Dance Etiquette Basics: On the Dance Floor

So, you’ve made it. You’re standing with your partner on the dance floor, and the music is about to begin. Thankfully, in our dance coming up this week, we have a dance caller who will help us through the dance. So, she’ll be letting you know what to do, as far as dancing. But, what should you be doing as far as socializing? Anything?

On the Dance Floor

Gentlemen, you are now honored to have a few minutes of care over your partner. Your job is to lead her through this dance, and socialize with her – giving her as enjoyable an experience as you can. Don’t neglect or ignore her.

However, being social with her does not mean being obsessed with her. Make eye contact with her – do NOT stare at her through the whole dance. Smile at and with her – but, smile at and with everyone else, as well. Don’t be afraid to take her hand(s) or her arm, as the dance requires – do NOT be the creep that won’t let go.

Mr. Collins, showing us how to be too attentive to a partner. It’s awkward for everyone. (found on Pinterest)

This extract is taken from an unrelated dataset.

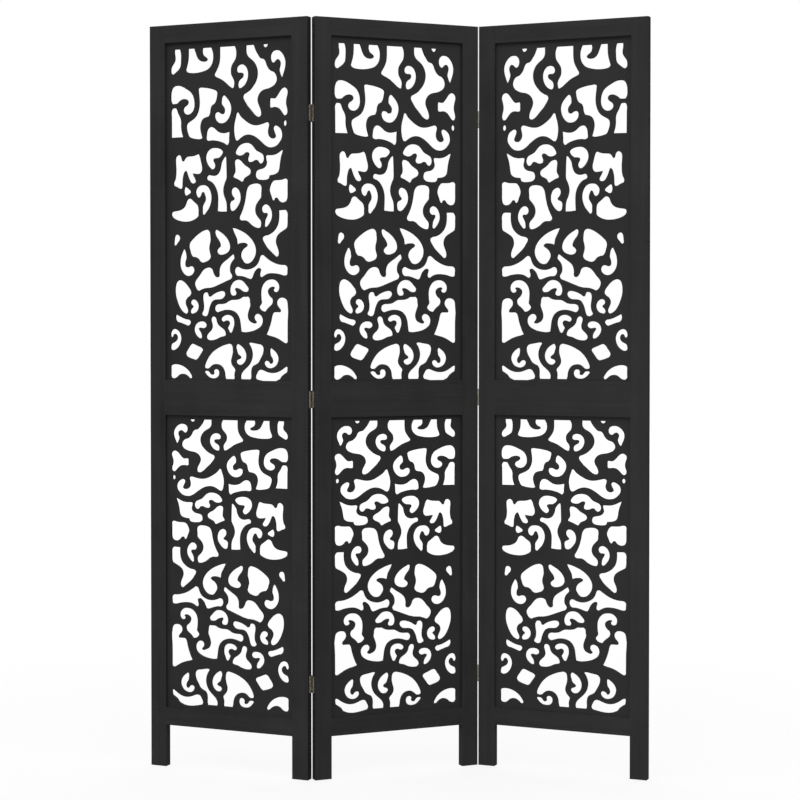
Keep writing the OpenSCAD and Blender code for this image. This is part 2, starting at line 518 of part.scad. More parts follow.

Dancing is a civilized sport. It is active, it takes effort, and it takes cooperation. Enjoy it! Please don’t abuse it. 😛

So, we see now that it is possible to be too attentive. But, I also mentioned not neglecting your partner. You may not be an enthusiastic participant in this dance, but you are giving your partner an opportunity to dance. Try to make it enjoyable for her, even if you’d rather be almost anywhere else. If you ignore her, look bored the whole time, or even mention that you’d rather be elsewhere, you are doing your best at ruining her dance. Take it from me! I have been the partner of visibly reluctant gentlemen. I would rather not dance at all than feel like I’m a burden or nuisance to my partner. So, for the sake of your partner and everyone around you, step up to the challenge, and make the evening as enjoyable as you can.

Darcy, at the beginning of the story, displays clearly what NOT to do at a dance. (found on Pinterest)

Ladies, I could repeat nearly all of that for us. Just be respectful and pleasant, easy to get along with, and encouraging (even if you’re by far the better dancer…).

The point is always to be respectful, have a good time, and do your best to give others a good time.